* REQUIRED WORK *
Determine how many lines in the data below contain "with" and write only that number.

* INFORMATION SUPPLIED *

-----

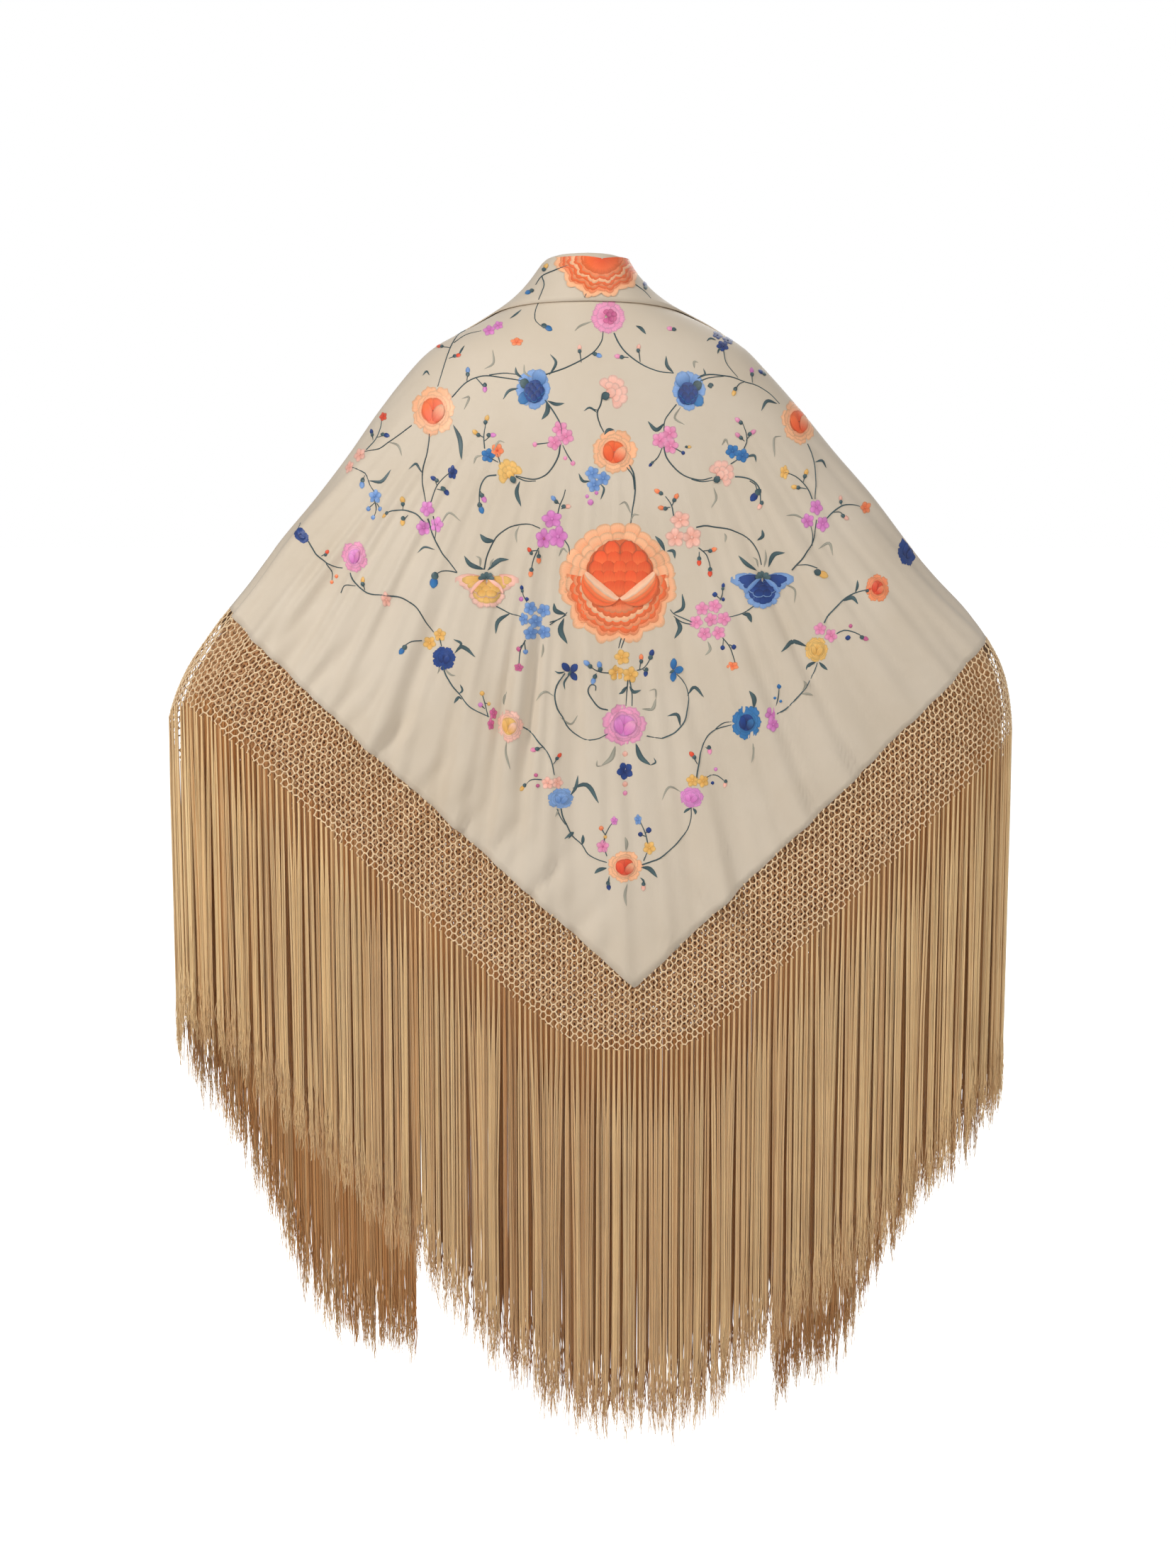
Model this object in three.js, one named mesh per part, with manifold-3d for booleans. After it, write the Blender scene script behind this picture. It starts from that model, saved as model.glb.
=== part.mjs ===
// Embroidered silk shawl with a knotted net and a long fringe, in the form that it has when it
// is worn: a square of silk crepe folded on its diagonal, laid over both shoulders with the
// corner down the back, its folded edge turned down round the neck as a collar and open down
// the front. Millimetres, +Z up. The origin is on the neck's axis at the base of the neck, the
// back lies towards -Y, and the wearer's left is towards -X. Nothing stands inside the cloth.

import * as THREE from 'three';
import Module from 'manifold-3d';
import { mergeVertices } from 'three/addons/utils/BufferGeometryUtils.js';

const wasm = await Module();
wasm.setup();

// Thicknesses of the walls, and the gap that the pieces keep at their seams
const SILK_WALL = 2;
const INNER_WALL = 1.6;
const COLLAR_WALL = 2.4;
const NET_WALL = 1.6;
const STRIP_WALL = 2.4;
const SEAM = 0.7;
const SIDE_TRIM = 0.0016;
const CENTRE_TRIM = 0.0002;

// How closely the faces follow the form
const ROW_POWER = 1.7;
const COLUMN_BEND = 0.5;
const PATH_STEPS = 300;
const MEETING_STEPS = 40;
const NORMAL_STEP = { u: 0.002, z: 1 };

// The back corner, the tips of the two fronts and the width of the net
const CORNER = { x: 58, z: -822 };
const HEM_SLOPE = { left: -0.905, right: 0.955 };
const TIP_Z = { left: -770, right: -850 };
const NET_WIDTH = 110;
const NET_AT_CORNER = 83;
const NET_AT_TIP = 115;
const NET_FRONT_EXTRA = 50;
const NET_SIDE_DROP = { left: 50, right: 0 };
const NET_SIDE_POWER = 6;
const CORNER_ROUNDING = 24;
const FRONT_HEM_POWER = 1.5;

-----

* WORKED ANSWER *
3